If you are working with a buyer right now and scooting around town showing property, you are already aware of which homes or units are within a homeowner’s association (HOA). Perhaps you know about the monthly fees and perhaps you are even aware of the additional assessments required of owners in certain HOAs. You may even already know that there are certain types of financing that could restrict a buyer from purchasing within some HOAs.
You see, some mortgage lenders do not want to loan on units or properties in an HOA that has a low level of owner occupancy. Others do not want to loan on units in an HOA where there is outstanding litigation. And, some mortgage lenders want to be absolutely certain that the HOA financials are in order before making a loan on a property in a specific complex or association.

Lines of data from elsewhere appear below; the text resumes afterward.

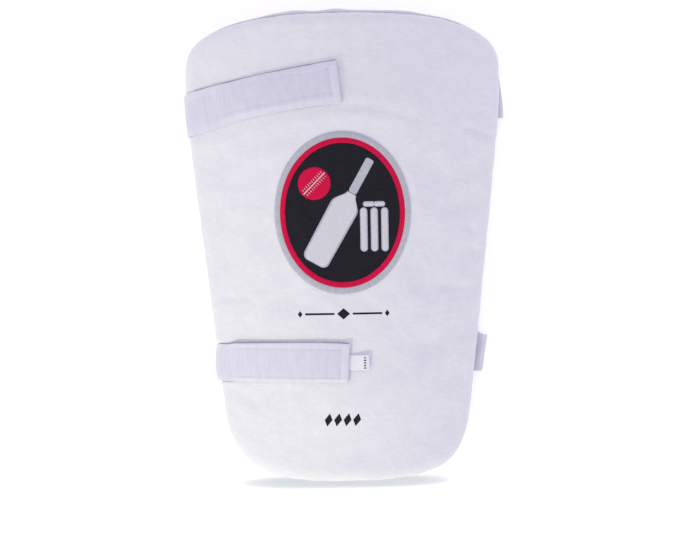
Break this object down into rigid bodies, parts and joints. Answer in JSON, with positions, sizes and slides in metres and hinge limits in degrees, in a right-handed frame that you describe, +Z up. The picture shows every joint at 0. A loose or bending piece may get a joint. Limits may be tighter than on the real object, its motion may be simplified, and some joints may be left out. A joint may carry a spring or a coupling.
{
  "type": "cricket thigh guard",
  "caption": "Arched foam thigh guard for batting, with a white cover and lining, wrap-round elastic straps fastened by hook patches, a woven size tag and a stitched badge.",
  "frame": {"origin": "on the surface that the guard lies on, under the middle of its outline", "axes": "+X across the guard to the sewn ends of its straps, +Y along it to its waist end, +Z up out of its face"},
  "size_m": [0.2585, 0.3728, 0.0664],
  "materials": {
    "cover_cloth": "white woven polyester over moulded foam",
    "lining_cloth": "soft white padded lining",
    "elastic": "white ribbed elastic webbing, slight sheen",
    "hook_tape": "white hook tape",
    "tag_satin": "white woven satin",
    "badge_stitching": "black embroidery with red and silver rings"
  },
  "bodies": {
    "root": {"front_pad": "cover_cloth", "back_lining": "lining_cloth", "upper_strap": "elastic", "lower_strap": "elastic", "upper_hook_patch": "hook_tape", "lower_hook_patch": "hook_tape", "size_tag": "tag_satin", "badge": "badge_stitching"}
  },
  "joints": []
}
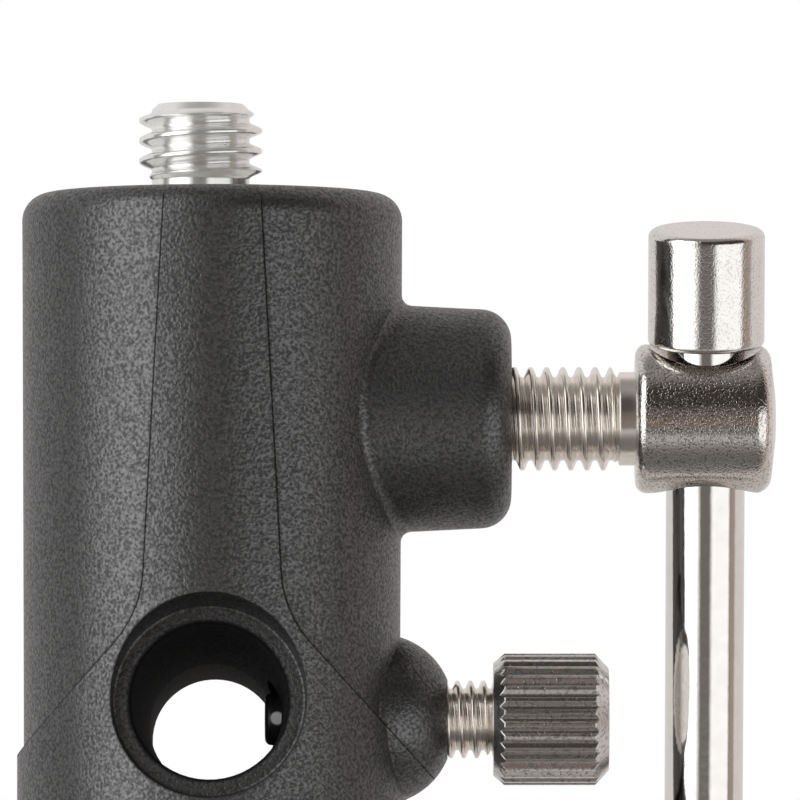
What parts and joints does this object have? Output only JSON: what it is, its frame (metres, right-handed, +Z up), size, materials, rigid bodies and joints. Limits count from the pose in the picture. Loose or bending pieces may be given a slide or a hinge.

During the Recession, money was so tight for some homeowners that they would forego both their mortgage payments and their monthly HOA fees. Not only did that contribute to the insolvency of banks and HOAs, but it also contributed to the number of foreclosures – foreclosures by both lending institutions and homeowner’s associations.
That’s right… homeowner’s associations can and will foreclosure on properties under their auspices if the outstanding fees are excessive.
HOA Foreclosure and the Super Lien States
According to Sperlonga (a company that “bridges the gap between mortgage servicers and community associations”), “in 16 states and the District of Columbia, liens recorded by HOAs for unpaid fees can supersede first mortgage positions much the way tax liens, mechanics liens and other similar claims do. These ‘super lien’ areas are expected to increase in number as additional states recognize the problem of unpaid HOA accounts and move to protect consumers.”
In the 34 states that are not “super lien” states, HOAs are still actively foreclosing. Throughout California, HOAs actively foreclose in order to recoup the monies owed. The HOA then rents the property month-to-month, waiting for the first lien holder of the foreclosed seller to foreclose on the property again. In that way, they collect what’s owed (and perhaps a bit more if the banks are slow to foreclose).
The practice of HOA foreclosures brings to light an even more complicated issue. That is, what happens to the outstanding mortgage loans? While Sperlonga’s data implies that these liens get wiped out and the HOA (now the rightful owner in the super lien states) can sell the property, the issue is not so clear-cut. Those mortgage loans don’t just disappear. Someone needs to work with the mortgage lenders to remove those liens. In the 34 non-super lien states, those liens will stay on title.
For this reason, the prospect of obtaining clear title is not quite so easy. Will the mortgagee claim that the HOA did not have the right to foreclose? Might there be some pending litigation between the HOA and mortgage lenders? What sorts of complications will arise for future owners of that property?
Who Is the Real Victim of HOA Foreclosure?
Lastly, the clearest victim here is the original owner of the property. While his (or her) home was foreclosed on by the HOA, the mortgage loan still stands—racking up additional unpaid fees and further wreaking havoc on the borrower’s credit score. Not only has the borrower lost his or her home, but there is still an outstanding loan hanging over his head.
Even though the mortgage lenders now seem to have policies in place to deal with unpaid loans, the HOAs haven’t developed those policies and procedures. That’s why we are continuing to see frequent HOA foreclosures. If you or your client is involved in something like this, it’s a sticky business. So, tread carefully and beware of the HOA.